In 2014, at the end of the Decade of Education for Sustainable Development, UNESCO launched the Global Action Programme on Education for Sustainable Development (GAP ESD) and built a platform bringing together key players from all parts of the world in order to scale up action in what has now become
recognized as a transversal theme.
Today, Education for Sustainable Development (ESD) is included in the global agenda in Sustainable Development Goal 4 (SDG-4), target 4.7. This goal and target calls for “all learners to acquire knowledge and skills needed to promote sustainable development [by 2030].” It is not a standalone target but rather a horizontal one, key to achieving all the SDGs. GAP ESD is devoted to help address all goals by 2030.
The International Association of Universities (IAU) and a few other university networks represent higher education in GAP ESD. Yet, the role of higher education is often reduced to teacher training initiatives by governments and politicians who overlook its potential and work to address all SDGs through teaching, learning, research and campus initiatives, to name but a few actions.
Higher Education and Research for Sustainable Development (HESD) is a initiative that was started by IAU to stress the important tasks that universities and higher education institutions have taken on to achieve SD. Today it is adopted by IAU as one of the four key thematic priorities in its strategic plan.
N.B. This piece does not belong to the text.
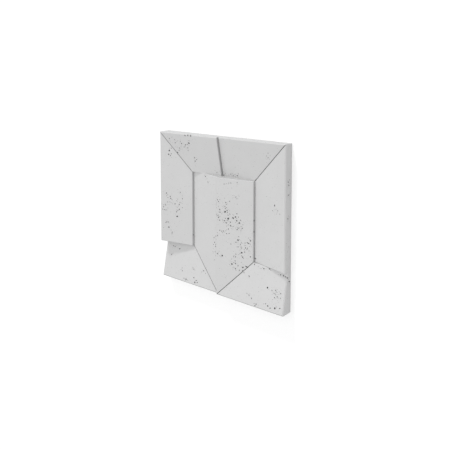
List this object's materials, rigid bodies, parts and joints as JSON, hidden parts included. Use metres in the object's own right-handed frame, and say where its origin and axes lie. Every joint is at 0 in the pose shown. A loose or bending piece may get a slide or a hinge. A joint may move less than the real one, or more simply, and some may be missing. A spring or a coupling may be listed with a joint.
{
  "type": "relief wall panel tile",
  "caption": "Square cast concrete wall panel whose front is a fold pattern of sloping facets on stepped levels; flat back.",
  "frame": {"origin": "centre of the flat back face", "axes": "+X towards the panel's right edge and +Y towards its top edge as it is read on a wall, +Z out of the relief, away from the wall"},
  "size_m": [0.6, 0.6, 0.0498],
  "materials": {
    "concrete": "smooth fair-faced cast concrete, pale grey, with air-bubble pits"
  },
  "bodies": {
    "root": {"relief_panel": "concrete"}
  },
  "joints": []
}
Through research, campus initiatives, student engagement and teaching, universities contribute to generate the change of mindset that is required to make sure that together, across the globe, we try and reach the Future We Want. IAU collects and analyzes initiatives developed by universities around the globe and shares them via the IAU Global HESD Portal, and in the near future through the global cluster it is developing.
While ESD and HESD are not exactly the same, they do complement each other. One example is provided by the University of Saskatchewan in Canada which hosts the Sustainability Education Research Institute (SERI). The institute facilitates research on ESD, creates partnerships for ESD, develops new approaches to energy, works with indigenous people to identify and foster traditional and new approaches to issues we face, and enhances the overall approach of the university towards sustainability.
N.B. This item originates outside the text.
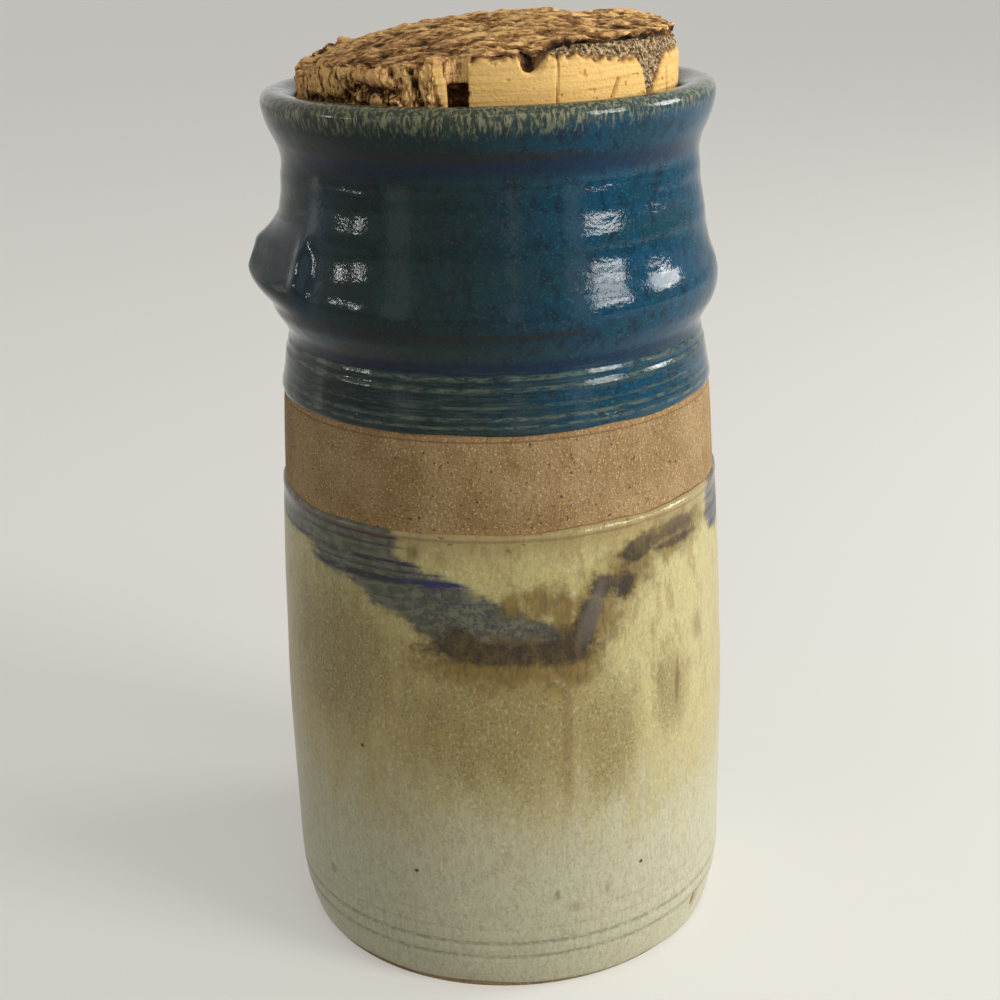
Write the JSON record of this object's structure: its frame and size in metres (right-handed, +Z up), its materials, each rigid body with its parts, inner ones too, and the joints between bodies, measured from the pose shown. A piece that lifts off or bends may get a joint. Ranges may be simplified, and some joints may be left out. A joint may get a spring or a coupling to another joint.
{
  "type": "stoneware crock with cork stopper",
  "caption": "Tall hand-thrown stoneware storage crock with a rounded shoulder roll, a thumb-pressed lug, runny glazes over bare clay, and a thick cork bark stopper in its mouth.",
  "frame": {"origin": "centre of the underside of the foot, on the crock's axis", "axes": "+Z up along the crock's axis; the thumb-pressed lug is towards -X, a little to the -Y side; the side that shows in the picture faces -Y"},
  "size_m": [0.1301, 0.1284, 0.2595],
  "materials": {
    "stoneware": "glossy dark blue-green and pale celadon glazes over bare tan stoneware",
    "cork": "rough bark above, clean cut cork round the edge"
  },
  "bodies": {
    "root": {"crock": "stoneware", "cork_stopper": "cork"}
  },
  "joints": []
}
Universities in the Arctic contribute to illustrating the diversity of approaches to ESD and HESD. A doctoral student from the University of Lapland and the University of Iceland conducted research about the potential of art in education for sustainability. Titled “Artistic Actions for Sustainability”, the research includes a too often forgotten dimension of actions undertaken to achieve SD – art.
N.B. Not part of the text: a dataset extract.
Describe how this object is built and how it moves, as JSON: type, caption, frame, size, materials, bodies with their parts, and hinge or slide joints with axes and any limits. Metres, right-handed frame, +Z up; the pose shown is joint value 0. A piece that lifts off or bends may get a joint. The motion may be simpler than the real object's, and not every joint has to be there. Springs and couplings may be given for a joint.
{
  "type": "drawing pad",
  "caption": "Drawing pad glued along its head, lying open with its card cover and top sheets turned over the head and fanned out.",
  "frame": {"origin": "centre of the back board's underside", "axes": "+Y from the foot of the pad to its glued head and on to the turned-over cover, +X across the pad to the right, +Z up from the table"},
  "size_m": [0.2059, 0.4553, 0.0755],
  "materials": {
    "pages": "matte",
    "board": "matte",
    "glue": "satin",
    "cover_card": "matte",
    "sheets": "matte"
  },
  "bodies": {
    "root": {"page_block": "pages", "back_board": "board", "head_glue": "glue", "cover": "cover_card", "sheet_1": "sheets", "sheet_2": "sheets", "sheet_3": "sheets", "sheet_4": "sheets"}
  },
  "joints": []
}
Many universities in the far North are well connected and contribute to (Higher) Education for Sustainable Development on a global scale. For example, the Universities of Bergen and Oslo and the Norwegian University of Life Sciences are part of a project called SUSTAIN in which they partner with four universities in Southern Africa in order to encourage joint research and enhance sustainable science and technology education.
(Higher) Education for Sustainable Development is a very diverse area of work and can lead the way to achieving the Agenda 2030. Together, we can reach a sustainable future.